Para quienes lo ven de afuera, ser evangélico es ser un poco ignorante, un poco gritón, un poco loco. Es dejarse engañar por vendedores de humo, estafadores profesionales que prometen lo que no pueden cumplir. Ser evangélico no tiene nada que ver con esto, pero no puedo dejar de reconocer que algo de razón hay en el planteo. Es lo que muestran los medios de comunicación, los cines convertidos en templos del más espurio comercio espiritual, los pastores de habla atravesada que no se ruborizan al mentir descaradamente.

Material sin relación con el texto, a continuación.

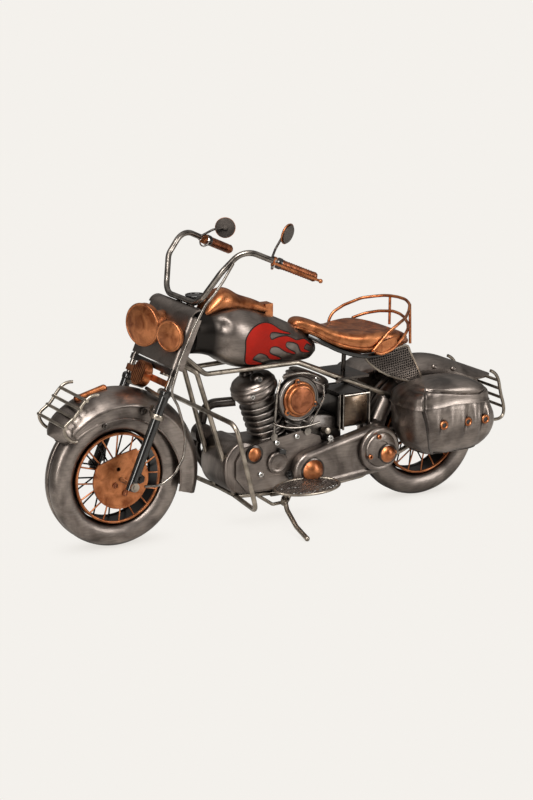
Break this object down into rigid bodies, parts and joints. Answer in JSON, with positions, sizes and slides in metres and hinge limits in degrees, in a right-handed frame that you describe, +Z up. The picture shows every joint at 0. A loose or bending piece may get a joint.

Para los que lo ven desde adentro, ser evangélico es vivir en un pequeño reino maravilloso donde todos hablamos el mismo lenguaje, entonamos las mismas canciones y nos alienamos de la realidad en absoluta sintonía. De nuevo, dolorosamente, ser evangélico no tiene nada que ver con esto; y sin embargo, es la forma en la que muchos lo entienden.

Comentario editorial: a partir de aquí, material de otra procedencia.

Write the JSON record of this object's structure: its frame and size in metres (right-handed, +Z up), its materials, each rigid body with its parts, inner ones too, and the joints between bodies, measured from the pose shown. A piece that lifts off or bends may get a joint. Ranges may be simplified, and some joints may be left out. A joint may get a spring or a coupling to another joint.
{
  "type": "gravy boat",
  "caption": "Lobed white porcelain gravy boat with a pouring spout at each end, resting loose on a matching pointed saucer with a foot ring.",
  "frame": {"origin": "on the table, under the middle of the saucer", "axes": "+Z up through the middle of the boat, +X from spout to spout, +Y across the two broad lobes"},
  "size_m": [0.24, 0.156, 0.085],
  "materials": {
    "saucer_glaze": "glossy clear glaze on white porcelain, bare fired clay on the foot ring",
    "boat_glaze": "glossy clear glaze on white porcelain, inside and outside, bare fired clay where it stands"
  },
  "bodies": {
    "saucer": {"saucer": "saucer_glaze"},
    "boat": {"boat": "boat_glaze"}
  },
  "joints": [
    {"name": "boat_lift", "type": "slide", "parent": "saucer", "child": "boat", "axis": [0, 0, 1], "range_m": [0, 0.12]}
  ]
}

Ser evangélico es tener algo que decirle a una sociedad que camina irremisiblemente hacia su propia destrucción. No es ser profeta del desastre; eso puede hacerlo cualquier filósofo que tenga los pies en el suelo y la cabeza sobre el cuello. Ser evangélico es ver la realidad y ser fiel a la verdad.

¿Qué realidad? La de hombres y mujeres que transitan por las calles de nuestras desgastadas ciudades sin otras esperanza que el sobrevivir a un día más, llenando sus vidas con los despojos de un capitalismo que de tan salvaje ya se está comiendo a sí mismo.

¿Qué verdad? La de un hombre que, habiendo transitado las calles de nuestras desgastadas ciudades, sintió compasión por nosotros y nos ofreció el regalo de una esperanza más poderosa que la muerte.

Ser evangélico es encarnar la buena noticia en un mundo de malas noticias. Ser evangélico es darse cuenta de que las paredes de un templo no pueden contener un mensaje que atraviesa la Historia para darnos esperanza. Ser evangélico es, más allá de la forma que hayamos elegido para vivir nuestro cristianismo, comprender que soy hijo del padre más generoso y fiel.

Por eso, y aunque la maldad de los de afuera y la torpeza de los de adentro nos hagan dudar, hoy más que nunca, ser evangélico es un santo orgullo.